Despite serious injuries, the WSO fled his crash site before Iranian search parties arrived, scaled a ridge near 2,100 meters, and wedged himself into a hidden mountain crevice. Armed with a handgun and a signal beacon, he broadcast as infrequently as possible to prevent Iran from triangulating his position, all while Iran offered a roughly $66,000 bounty for finding him alive.
What made the extraction so complex and costly?
The rescue used up to 150 fixed-wing aircraft and helicopters, a captured airfield near Isfahan as a ground staging area, hundreds of special-operations personnel, CIA deception campaigns, and loitering strike drones. Navy SEALs extracted the WSO, but C-130 airlifters bogged down in mud and had to be destroyed, costing over $100 million each, forcing exfiltration on rarely acknowledged modified C-295 aircraft.
Why did Iran reject the Pakistani ceasefire proposal?
Pakistan’s framework, reportedly backed by Russia and China, would have imposed an immediate temporary ceasefire ahead of a comprehensive deal in fifteen to twenty days. Iran rejected it within hours, demanding a permanent end to Middle East conflicts, sanctions relief, and reconstruction aid — terms the US considers non-starters. Iran is also wary because, by its account, it has been attacked twice by the US during past negotiations.
Why is the Bushehr nuclear plant the most volatile element of the current situation?
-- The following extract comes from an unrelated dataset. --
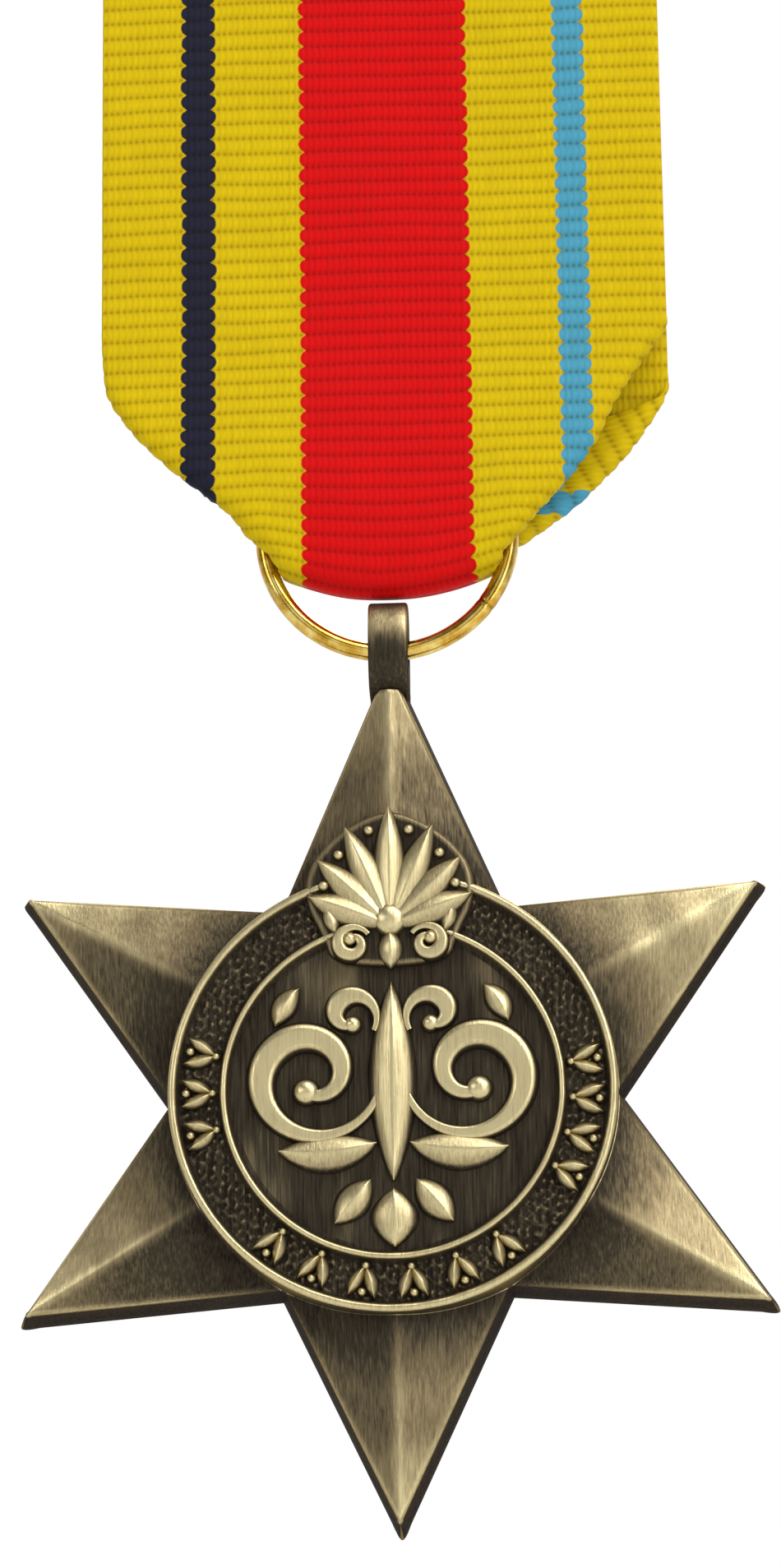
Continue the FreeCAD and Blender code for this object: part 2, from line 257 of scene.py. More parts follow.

The IAEA confirmed a munitions impact within 75 meters of Bushehr’s perimeter, prompting Russia’s Rosatom to evacuate 198 staff. Fallout modeling suggests a direct strike could spread radiation across southern Iran, eastern Oman, and much of the UAE, and contaminate Gulf waters used for desalinated drinking water. Neither the US nor Israel has ruled out striking the site, even as Trump threatened a sweeping campaign against all Iranian energy infrastructure.